WRITTEN TASK:
In the listing below, find the line containing "shift = point(-ORIGIN_X, -ORIGIN_Y, 0)" and the line containing "from the frame". Repeat exactly those two lines and every line between them, nothing more.

MATERIAL TO PROCESS:
►

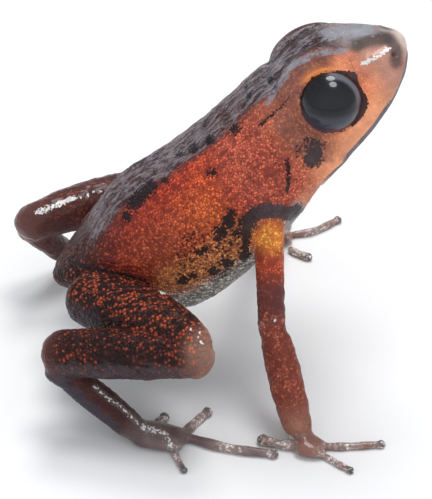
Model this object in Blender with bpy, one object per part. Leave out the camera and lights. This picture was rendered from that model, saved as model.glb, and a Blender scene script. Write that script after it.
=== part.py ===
"""Geminis' poison frog, a still life-size model in a raised, watchful stance.

Metres, +Z up. The frog faces +X and its left side is +Y. Every place and size is a share
of SVL, the length from snout to vent, so that one number scales the whole animal. Places
are measured from the floor straight under the vent, and the finished frog is then moved
so that the origin lies under the middle of its bounding box.
"""

import math

import bmesh
import bpy
import numpy as np
from mathutils import Matrix, Vector

# Driving dimensions
SVL = 0.0130  # snout to vent
GAP = 0.00025  # between two pieces that meet
EYE_GAP = 0.00015  # between an eyeball and its socket

# Head
HEAD_PITCH = math.radians(45.0)  # the mouth line rises this steeply
HEAD_YAW = math.radians(5.0)  # turned to the frog's left
HEAD_ROLL = math.radians(8.5)  # its right side is the higher one
HEAD_CENTRE = (0.630, 0.000, 0.738)  # half way between the eyes
EYE_OFFSET = 0.104  # eye centre to the middle plane
EYE_FORWARD = -0.008  # the eyes sit just behind and below the head's centre
EYE_RAISE = -0.0145
EYE_RADIUS = 0.073
BROW_RADII = (0.107, 0.092, 0.091)  # forward, across and up
BROW_BACK = 0.006
BROW_INWARD = 0.035
BROW_RAISE = 0.012
LID_RING_RADIUS = 0.083
LID_THICKNESS = 0.011
LID_OUTWARD = 0.022
LID_FACING = (0.22, 1.0, 0.25)  # forward, outward and up
EARDRUM_AT = 0.262  # share of the head's length
EARDRUM_ANGLE = math.radians(12.0)  # above the mouth line
EARDRUM_RADII = (0.021, 0.010, 0.021)
NOSTRIL_AT = 0.945
NOSTRIL_ANGLE = math.radians(4.0)
NOSTRIL_RADIUS = 0.009
LIP_ANGLE = math.radians(9.0)
LIP_RADIUS = 0.010
LIP_SINK = 0.004
MOUTH_ANGLE = math.radians(-12.0)
MOUTH_RADIUS = 0.0065
MOUTH_RISE = 0.001

# Neck cut
NECK_BACK = 0.175  # behind the eyes, along the head
NECK_PITCH = math.radians(33.0)

# Sections
BODY_SEGMENTS = 32
LIMB_SEGMENTS = 14
TOE_SEGMENTS = 8
EYE_SEGMENTS = 20
EYE_RINGS = 12

# Where the animal touches the floor
TOE_HEIGHT = 0.0135  # centre of a toe above the floor
TOE_BASE = 0.0190  # radius of a toe at its root
TOE_TIP = 0.0138  # radius behind the disc
DISC_LENGTH = 0.0195
DISC_WIDTH = 0.0172
DISC_DEPTH = 0.0145
SOLE_SIZES = ((0.030, 0.024, 0.018), (0.037, 0.045, 0.037))  # half heights, half widths
PALM_SIZES = ((0.025, 0.021, 0.017), (0.037, 0.037, 0.029))
CUTTER_SIZE = SVL * 3

# Colour and roughness of each sort of skin
HEAD_SKIN = ((0.62, 0.19, 0.06), 0.35)
TORSO_SKIN = ((0.50, 0.12, 0.04), 0.40)
EYE_SURFACE = ((0.01, 0.01, 0.015), 0.05)
THIGH_SKIN = ((0.13, 0.03, 0.015), 0.45)
SHANK_SKIN = ((0.10, 0.025, 0.015), 0.45)
TARSUS_SKIN = ((0.14, 0.06, 0.05), 0.40)
DIGIT_SKIN = ((0.20, 0.11, 0.09), 0.35)
UPPER_ARM_SKIN = ((0.45, 0.13, 0.04), 0.40)
FOREARM_SKIN = ((0.18, 0.05, 0.035), 0.40)


def unit(vectors):
    """Vectors scaled to length one."""
    vectors = np.asarray(vectors, float)
    return vectors / np.linalg.norm(vectors, axis=-1, keepdims=True)


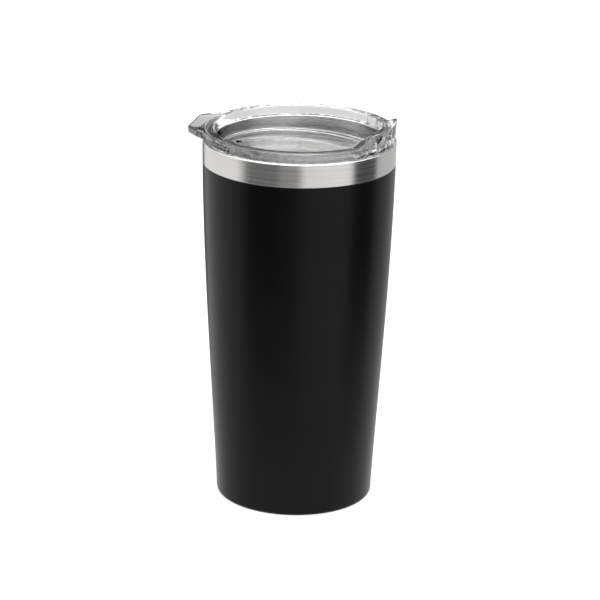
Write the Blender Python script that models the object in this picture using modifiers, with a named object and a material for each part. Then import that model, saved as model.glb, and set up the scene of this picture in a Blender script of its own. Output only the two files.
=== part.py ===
"""Insulated steel tumbler with a clear press-in lid, as separate pieces.

Metres, +Z up. The origin is the centre of the foot, where the cup stands. The lid's
spout points along +X. Its thumb tab stands opposite, a few degrees off -X towards -Y.
Run with: blender --background --python part.py
"""

import math

import bmesh
import bpy
from mathutils import Matrix, Vector

# Cup outline
CUP_HEIGHT = 0.1700
RIM_RADIUS = 0.0440
BASE_RADIUS = 0.0360
FLARE_START = 1.19
FLARE_END = 1.68
FOOT_CORNER = 0.0020
FOOT_WIDTH = 0.0032
BARE_BAND = 0.0105
EDGE_ROUND = 0.0004

# Sheet, coat and fits
SEAM = 0.0003
SHEET = 0.0008
COAT = 0.0004

# Inner cup
MOUTH_GAP = 0.0005
JACKET_GAP = 0.0023
MOUTH_DEPTH = 0.0120
SHOULDER_DEPTH = 0.0080
LINER_FLOOR = 0.0120
LINER_CORNER = 0.0060
WELD_LIP = 0.0012
WELD_TAPER = 0.0024

# Underside
COVER_RECESS = 0.0008
COVER_SKIRT = 0.0030
COVER_ROUND = 0.0016
BOTTOM_HEIGHT = 0.0060
BOTTOM_SKIRT = 0.0030
DIMPLE_RADIUS = 0.0075
DIMPLE_DEPTH = 0.0012
VACUUM_HOLE = 0.0011
BEAD_RADIUS = 0.0042
BEAD_HEIGHT = 0.0010
GETTER_RADIUS = 0.0055
GETTER_HEIGHT = 0.0022
GETTER_OFFSET = 0.0170

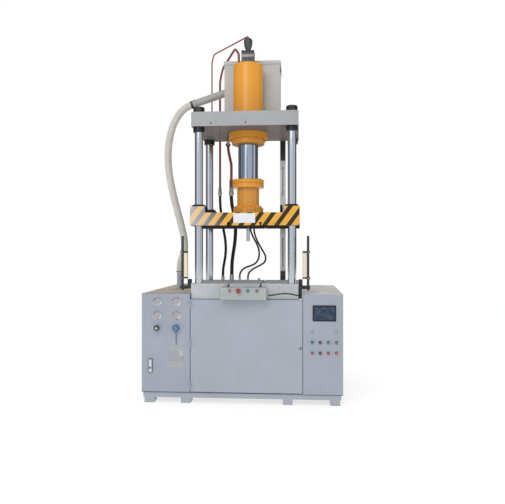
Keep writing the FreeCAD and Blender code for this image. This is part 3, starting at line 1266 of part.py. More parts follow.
def station_cabinet():
    """Sheet cabinet with a lipped doorway and, on its top, the stub that takes the suction hose."""
    front = -PLATE_EDGE
    outer = block(STATION_LEFT, STATION_RIGHT, front, STATION_BACK, Z_BED, Z_CABINET_TOP)
    inner = block(STATION_LEFT + SHEET, STATION_RIGHT - SHEET, front + SHEET, STATION_BACK - SHEET,
                  Z_BED + SHEET, Z_CABINET_TOP - SHEET)
    lip = CABINET_LIP
    doorway = block(STATION_LEFT + lip, STATION_RIGHT - lip, front, front + SHEET, Z_BED + lip, Z_CABINET_TOP - lip)
    stub_place = point(HOSE_STUB_X, SUCTION_Y, Z_CABINET_TOP - SHEET)
    radius = SUCTION_STUB_DIAMETER / 2
    stub = round_bar(radius, HOSE_STUB_Z - Z_CABINET_TOP + SHEET, stub_place)
    flange = round_bar(radius + 18.0, 10.0, point(HOSE_STUB_X, SUCTION_Y, Z_CABINET_TOP))
    bore = round_bar(radius - PIPE_WALL, HOSE_STUB_Z - Z_CABINET_TOP + SHEET, stub_place)
    return cut(fused(cut(outer, inner, doorway), stub, flange), bore)


def oil_reservoir():
    """Closed welded tank on the station's floor, with two runners under the motor."""
    gap = RESERVOIR_GAP
    x0 = STATION_LEFT + SHEET + gap
    x1 = STATION_RIGHT - SHEET - gap
    y0 = -PLATE_EDGE + 4 * CABINET_LIP
    y1 = STATION_BACK - SHEET - gap
    wall = RESERVOIR_WALL
    outer = block(x0, x1, y0, y1, Z_RESERVOIR, Z_RESERVOIR_TOP)
    inner = block(x0 + wall, x1 - wall, y0 + wall, y1 - wall, Z_RESERVOIR + wall, Z_RESERVOIR_TOP - wall)
    filler = round_bar(40.0, 36.0, point(x0 + 90.0, y1 - 120.0, Z_RESERVOIR_TOP))
    return fused(cut(outer, inner), filler)


def electric_motor():
    """Foot-mounted motor lying along Y, with its fan cowl at the back, terminal box, and shaft to the front."""
    y = -PLATE_EDGE + MOTOR_SETBACK
    outer = MOTOR_DIAMETER / 2
    place = point(MOTOR_X, y + MOTOR_LENGTH, Z_MOTOR)
    shaft = MOTOR_SHAFT / 2
    length = MOTOR_LENGTH
    profile = [(0, 0), (outer - 14, 0), (outer - 6, 8), (outer - 6, 70), (outer, 70), (outer, length - 30)]
    profile += [(outer - 10, length - 22), (outer - 10, length), (shaft, length), (shaft, length + 50), (0, length + 50)]
    body = turned_front(profile, place)
    foot_half = outer * 0.8
    feet = block(MOTOR_X - foot_half, MOTOR_X + foot_half, y + 60.0, y + MOTOR_LENGTH - 90.0,
                 Z_RESERVOIR_TOP, Z_MOTOR - outer * 0.6)
    terminals = block(MOTOR_X - 50, MOTOR_X + 50, y + 90.0, y + 200.0, Z_MOTOR + outer * 0.8, Z_MOTOR + outer + 45.0)
    return fused(body, feet, terminals)


def hydraulic_pump():
    """Bell housing bolted to the motor's face, and the pump on its front."""
    y = -PLATE_EDGE + MOTOR_SETBACK
    bell = BELL_DIAMETER / 2
    pump = PUMP_DIAMETER / 2
    shaft = MOTOR_SHAFT / 2 + RUNNING_FIT
    length = BELL_LENGTH
    profile = [(shaft, 0), (bell, 0), (bell, 14), (bell - 20, 22), (bell - 20, length - 12), (pump + 8, length)]
    profile += [(pump + 8, length + 14), (pump, length + 14), (pump, length + PUMP_LENGTH), (0, length + PUMP_LENGTH)]
    profile += [(0, 52), (shaft, 52)]
    body = turned_front(profile, point(MOTOR_X, y, Z_MOTOR))
    port = round_bar(22.0, pump + 24.0, point(MOTOR_X, y - length - 60.0, Z_MOTOR))
    return fused(body, port)


# ================================================================ assembly
def build_all():
    save("base_frame", base_frame())
    save("table_plate", table_plate())
    save("columns", columns())
    save("column_nuts", column_nuts())
    save("crown_plate", crown_plate())
    save("cylinder_barrel", cylinder_barrel())
    save("cylinder_gland", cylinder_gland())
    save("filling_valve", filling_valve())
    save("filling_tank", filling_tank())
    save("tank_lid", tank_lid())
    save("suction_pipe", suction_pipe())
    save("suction_hose", suction_hose())
    save("pilot_pipe", pilot_pipe())
    save("pressure_pipe", pressure_pipe())
    save("return_pipe", return_pipe())
    save("pressure_hose", pressure_hose())
    save("return_hose", return_hose())
    save("ejector_hose_left", ejector_hose_left())
    save("ejector_hose_right", ejector_hose_right())
    save("rear_manifold", rear_manifold())
    save("sensor_rail", sensor_rail())
    save("limit_switches", limit_switches())
    save("light_curtains", light_curtains())
    save("curtain_brackets", curtain_brackets())
    save("control_box", control_box())
    save("control_cable", control_cable())
    save("electrical_cabinet", electrical_cabinet())
    save("touch_screen", touch_screen())
    save("station_cabinet", station_cabinet())
    save("oil_reservoir", oil_reservoir())
    save("electric_motor", electric_motor())
    save("hydraulic_pump", hydraulic_pump())
    save("ejector_cylinder", ejector_cylinder())
    save("ejector_rod", ejector_rod())
    save("station_door", station_door())
    save("pressure_gauges", pressure_gauges())
    save("station_latch", station_latch())
    save("relief_knob", relief_knob())
    save("flow_knob", flow_knob())
    save("document_pouch", document_pouch())
    save("centre_door", centre_door())
    save("centre_lock", centre_lock())
    save("slide_body", slide_body())
    save("ram", ram())
    save("ram_flange", ram_flange())
    save("coupling_sleeve", coupling_sleeve())
    save("guide_bushes", guide_bushes())
    save("upper_ejector_rod", upper_ejector_rod())
    names = ("box_button_red", "emergency_stop", "box_button_green", "box_button_brown")
    for name, (x, z) in zip(names, box_button_places()):
        if name == "emergency_stop":
            save(name, mushroom_button(x, BOX_FRONT, z))
        else:
            save(name, push_button(x, BOX_FRONT, z))
    rows = ("high", "low")
    for index, (x, z) in enumerate(panel_button_places()):
        row = rows[index // 4]
        place = index % 4
        if place == 1:
            save("selector_" + row, selector(x, DOOR_FRONT, z))
        else:
            save("panel_button_" + row + "_" + str(place + 1), push_button(x, DOOR_FRONT, z))


def export_all():
    os.makedirs("parts", exist_ok=True)
    shift = point(-ORIGIN_X, -ORIGIN_Y, 0)
    for name, shape in pieces.items():
        moved = shape.copy()
        moved.translate(shift)
        moved.exportStep("parts/" + name + ".step")


build_all()
export_all()
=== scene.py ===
import math

import bmesh
import bpy
from mathutils import Matrix, Vector


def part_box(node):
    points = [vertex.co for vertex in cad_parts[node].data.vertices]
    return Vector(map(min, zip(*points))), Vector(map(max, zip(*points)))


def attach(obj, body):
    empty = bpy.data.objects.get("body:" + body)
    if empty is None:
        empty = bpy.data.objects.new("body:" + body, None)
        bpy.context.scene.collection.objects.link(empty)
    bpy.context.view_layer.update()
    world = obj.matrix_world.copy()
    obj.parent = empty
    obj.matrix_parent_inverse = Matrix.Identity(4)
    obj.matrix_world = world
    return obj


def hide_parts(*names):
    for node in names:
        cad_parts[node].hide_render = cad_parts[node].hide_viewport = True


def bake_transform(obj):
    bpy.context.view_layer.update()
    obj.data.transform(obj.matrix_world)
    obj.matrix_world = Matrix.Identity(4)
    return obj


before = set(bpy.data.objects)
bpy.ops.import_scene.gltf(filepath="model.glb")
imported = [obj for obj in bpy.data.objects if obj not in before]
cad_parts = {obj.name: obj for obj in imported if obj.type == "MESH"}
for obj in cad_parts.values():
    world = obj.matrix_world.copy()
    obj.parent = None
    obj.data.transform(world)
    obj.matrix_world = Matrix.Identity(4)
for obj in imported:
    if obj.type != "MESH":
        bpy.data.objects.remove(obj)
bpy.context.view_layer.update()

# ---------------------------------------------------------------- places, from the frame

MM = 0.001


def middle(node):
    low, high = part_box(node)
    return (low + high) / 2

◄

RESPONSE TO THIS TASK:
    shift = point(-ORIGIN_X, -ORIGIN_Y, 0)
    for name, shape in pieces.items():
        moved = shape.copy()
        moved.translate(shift)
        moved.exportStep("parts/" + name + ".step")


build_all()
export_all()
=== scene.py ===
import math

import bmesh
import bpy
from mathutils import Matrix, Vector


def part_box(node):
    points = [vertex.co for vertex in cad_parts[node].data.vertices]
    return Vector(map(min, zip(*points))), Vector(map(max, zip(*points)))


def attach(obj, body):
    empty = bpy.data.objects.get("body:" + body)
    if empty is None:
        empty = bpy.data.objects.new("body:" + body, None)
        bpy.context.scene.collection.objects.link(empty)
    bpy.context.view_layer.update()
    world = obj.matrix_world.copy()
    obj.parent = empty
    obj.matrix_parent_inverse = Matrix.Identity(4)
    obj.matrix_world = world
    return obj


def hide_parts(*names):
    for node in names:
        cad_parts[node].hide_render = cad_parts[node].hide_viewport = True


def bake_transform(obj):
    bpy.context.view_layer.update()
    obj.data.transform(obj.matrix_world)
    obj.matrix_world = Matrix.Identity(4)
    return obj


before = set(bpy.data.objects)
bpy.ops.import_scene.gltf(filepath="model.glb")
imported = [obj for obj in bpy.data.objects if obj not in before]
cad_parts = {obj.name: obj for obj in imported if obj.type == "MESH"}
for obj in cad_parts.values():
    world = obj.matrix_world.copy()
    obj.parent = None
    obj.data.transform(world)
    obj.matrix_world = Matrix.Identity(4)
for obj in imported:
    if obj.type != "MESH":
        bpy.data.objects.remove(obj)
bpy.context.view_layer.update()

# ---------------------------------------------------------------- places, from the frame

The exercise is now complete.